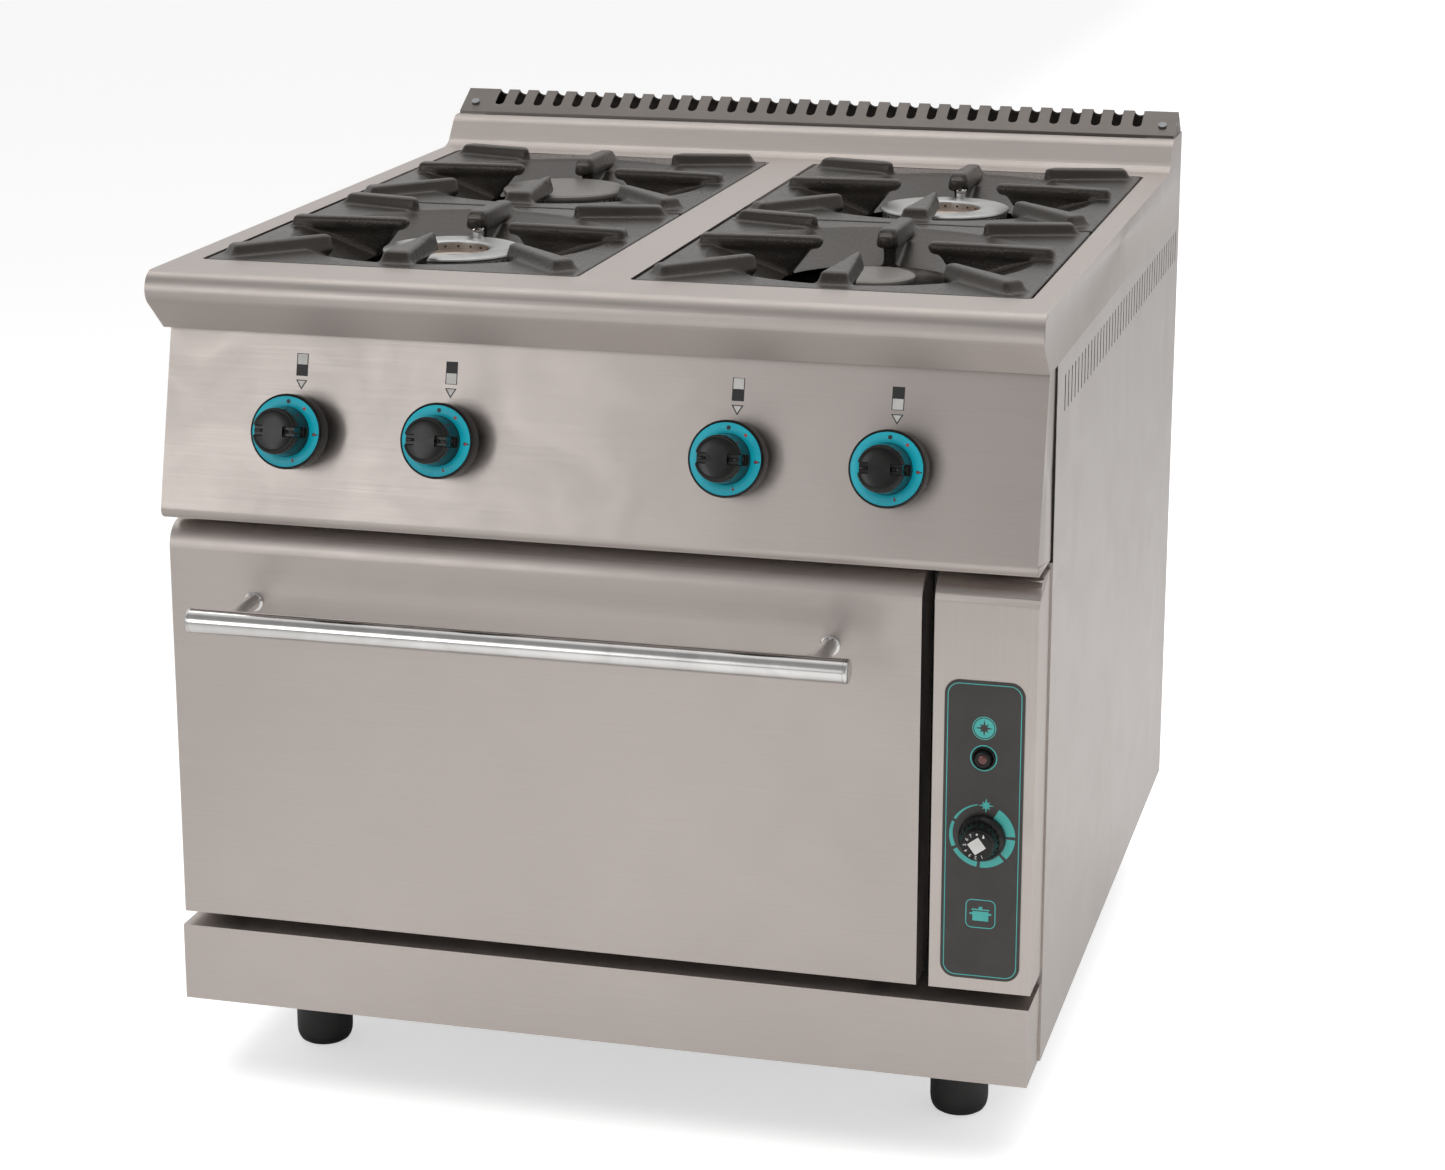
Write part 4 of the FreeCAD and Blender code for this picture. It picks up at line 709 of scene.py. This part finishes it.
def facing(joint):
    """The place of a knob's centre on its panel: X right, Y up the panel, Z out of it."""
    out = Vector(JOINTS[joint]["axis"]).normalized()
    up = out.cross(RIGHT)
    place = Matrix((RIGHT, up, out)).transposed().to_4x4()
    place.translation = Vector(JOINTS[joint]["pos_m"])
    return place


def flame_mark(name, length, x, y, turn):
    """A pointed drop, the sign for a flame."""
    drop = patch(name, 20, length / 3, MARK)
    shift(drop, lambda co: co.y > length / 3.4 * MM, (0, length / 2 * MM, 0))
    return move(drop, x, y, 0, turn)


def burner_knob():
    """The parts of one burner knob about Z, as (piece, finish)."""
    body = lathe("knob_skirt", [
        (5.2, 12.2), (28.5, 12.2), (32.6, 12.9), (33.4, 14.2), (33.4, 29.4), (33.1, 30.8), (32.4, 31.6),
        (31.6, 31.8), (31.3, 31.3), (22.6, 31.3), (22.6, 30.0), (5.2, 30.0)], 96, "bridge")
    smooth(body, 30)
    face = lathe("knob_face", [(22.2, 31.1), (31.2, 31.1), (31.2, 31.45), (31.0, 31.55), (22.4, 31.55),
                               (22.2, 31.45)], 96, "bridge")
    smooth(face, 30)
    grip = lathe("knob_grip", [
        (22.1, 30.6), (22.1, 32.4), (21.7, 34.0), (21.1, 44.0), (20.6, 54.0), (20.3, 57.4), (19.7, 59.4),
        (18.4, 60.9), (16.2, 61.6), (10.0, 61.85), (0, 61.9)], 96)
    for side in (-1, 1):
        cut_away(grip, block("notch", (side * 21 - 2.6, -4.8, 36), (side * 21 + 2.6, 4.8, 64), 1.0, 3))
        cut_away(grip, block("pocket", (side * 15.5 - 6.5, -4.8, 57.6), (side * 15.5 + 6.5, 4.8, 66), 1.1, 3))
    dimple = lathe("dimple", [(2.0, 0), (2.6, 1.0), (2.6, 6)], 20)
    cut_away(grip, tip(dimple, math.pi / 2, (17.5, 0, 42.5)))
    soften(grip, 0.45, 40)
    even_shading(grip, 40)
    trims = [block("bar", (-18.2, -1.3, 57.2), (-10.6, 1.3, 59.0), 0.6, 3),
             block("bar", (13.6, -1.3, 57.2), (18.8, 1.3, 59.0), 0.6, 3)]
    bead = lathe("bead", [(1.8, 57.2), (1.8, 58.2), (1.4, 59.2), (0.8, 59.7), (0, 59.85)], 20)
    trims.append(move(bead, 11.2))
    trim = join("knob_trim", trims)
    smooth(trim, 40)
    high_flame, low_flame = math.radians(-93), math.radians(20)
    black = move(join("knob_marks", [
        move(patch("dot", 24, 1.9, MARK), 1.4, 26.8),
        flame_mark("drop", 4.4, 26.6, -1.2, high_flame),
        flame_mark("drop", 3.2, 8.4, -25.6, low_flame)]), z=31.5)
    red = move(join("knob_red_marks", [
        move(patch("dot", 24, 1.35, MARK), 16.6, 21.0),
        flame_mark("drop", 2.6, 26.8, -1.2, high_flame),
        flame_mark("drop", 1.9, 8.4, -25.5, low_flame)]), z=31.56)
    return [(body, "knob_black"), (face, "dial_teal"), (grip, "knob_black"), (trim, "knob_black"),
            (black, "print_black"), (red, "print_red")]


def burner_knobs():
    parts = burner_knob()
    for number in KNOBS:
        place = facing("tap_turn_%d" % number)
        for master, finish in parts:
            piece = twin(master, "%s_%d" % (master.name, number))
            piece.matrix_world = place
            nodes = ["burner_knob_%d" % number] if master.name.startswith("knob_skirt") else []
            finish_piece(piece, finish, "knob_%d" % number, "knob_teal", *nodes)
    for master, finish in parts:
        bpy.data.objects.remove(master)


def burner_signs():
    """Printed above each knob: which of the two burners it feeds, and where its mark points."""
    squared = math.sqrt(0.5)
    outline = patch("outline", 4, 10.0 * squared, 0.12, (1.08, 2.0), math.pi / 4)
    arrow = patch("arrow", 3, 6.2, 0.12, (1.0, 0.95), math.pi)
    black = join("black", [move(outline, y=60), move(arrow, y=43.6)])
    whites = []
    for height in (55.1, 64.9):
        half = patch("half", 4, 9.2 * squared, PRINT, (1.0, 1.0), math.pi / 4)
        inside = patch("inside", 3, 4.3, PRINT, (1.0, 0.95), math.pi)
        whites.append(join("white", [move(half, y=height, z=PRINT), move(inside, y=43.7, z=PRINT)]))
    for number in KNOBS:
        for master, colour in ((black, "black"), (whites[number % 2], "white")):
            sign = twin(master, "sign_%s_%d" % (colour, number))
            sign.matrix_world = facing("tap_turn_%d" % number)
            finish_piece(sign, "print_" + colour, "cabinet", "overlay")
    for master in [black] + whites:
        bpy.data.objects.remove(master)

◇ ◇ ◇

All lines from the beginning of the material above through the one with "return move(drop, x, y, 0, turn)" need to be returned exactly; please return those and only those.

Problem solution>
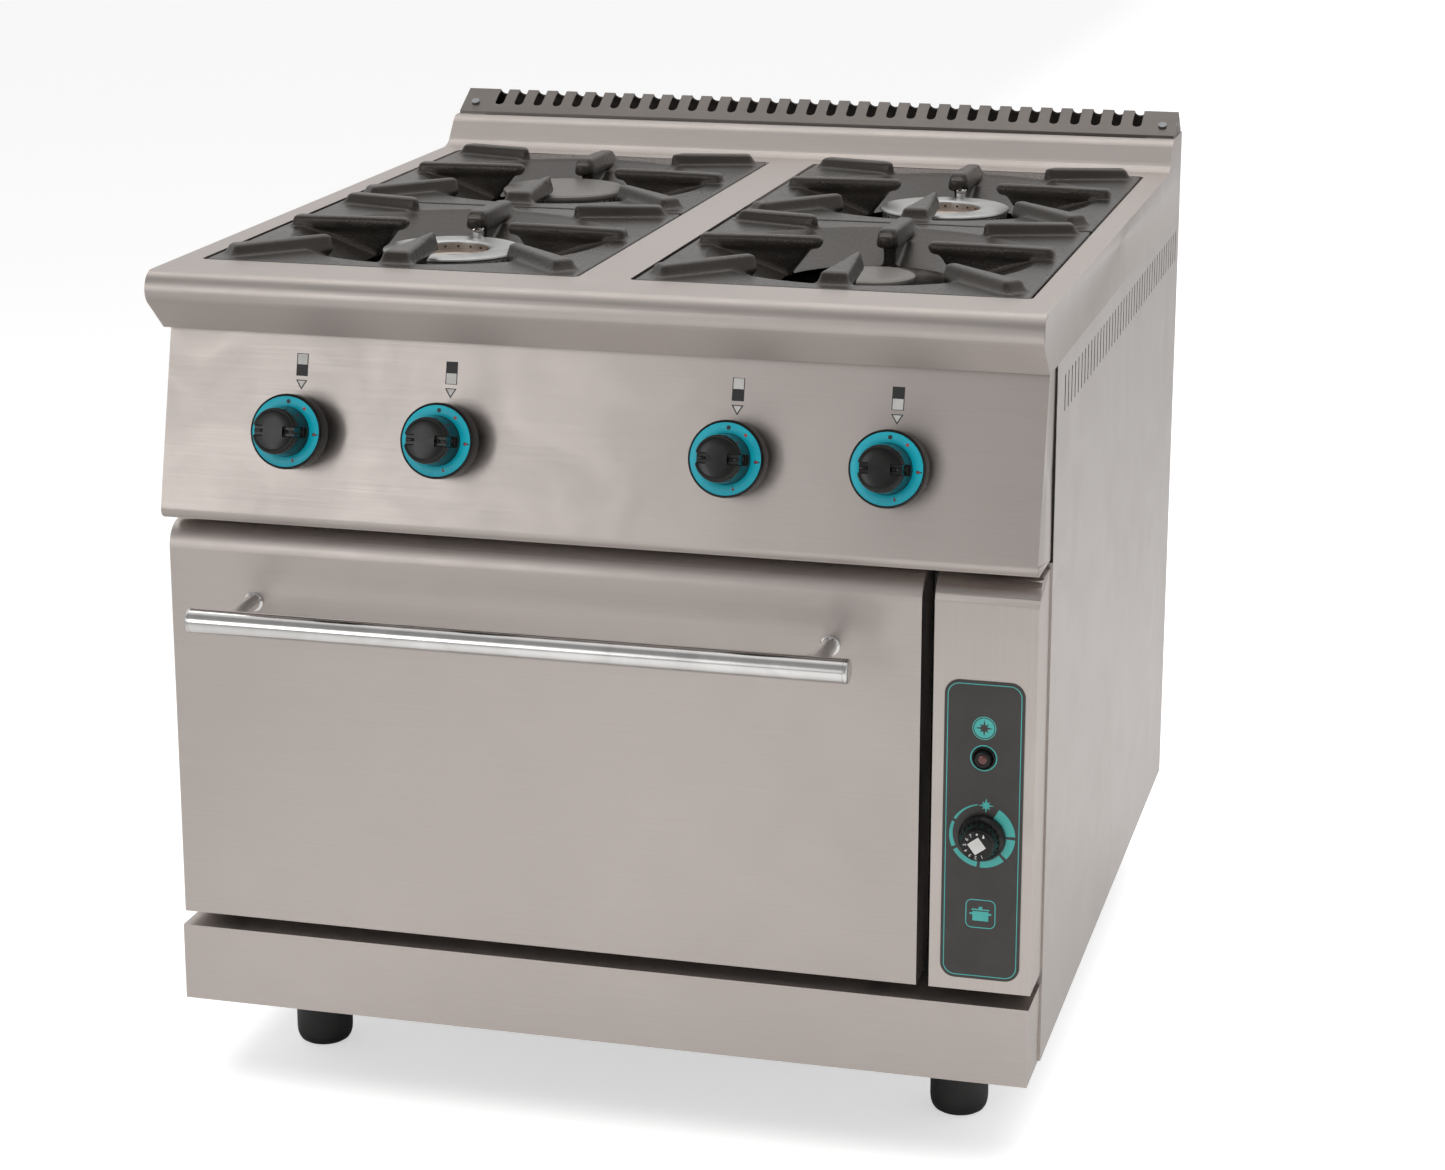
Write part 4 of the FreeCAD and Blender code for this picture. It picks up at line 709 of scene.py. This part finishes it.
def facing(joint):
    """The place of a knob's centre on its panel: X right, Y up the panel, Z out of it."""
    out = Vector(JOINTS[joint]["axis"]).normalized()
    up = out.cross(RIGHT)
    place = Matrix((RIGHT, up, out)).transposed().to_4x4()
    place.translation = Vector(JOINTS[joint]["pos_m"])
    return place


def flame_mark(name, length, x, y, turn):
    """A pointed drop, the sign for a flame."""
    drop = patch(name, 20, length / 3, MARK)
    shift(drop, lambda co: co.y > length / 3.4 * MM, (0, length / 2 * MM, 0))
    return move(drop, x, y, 0, turn)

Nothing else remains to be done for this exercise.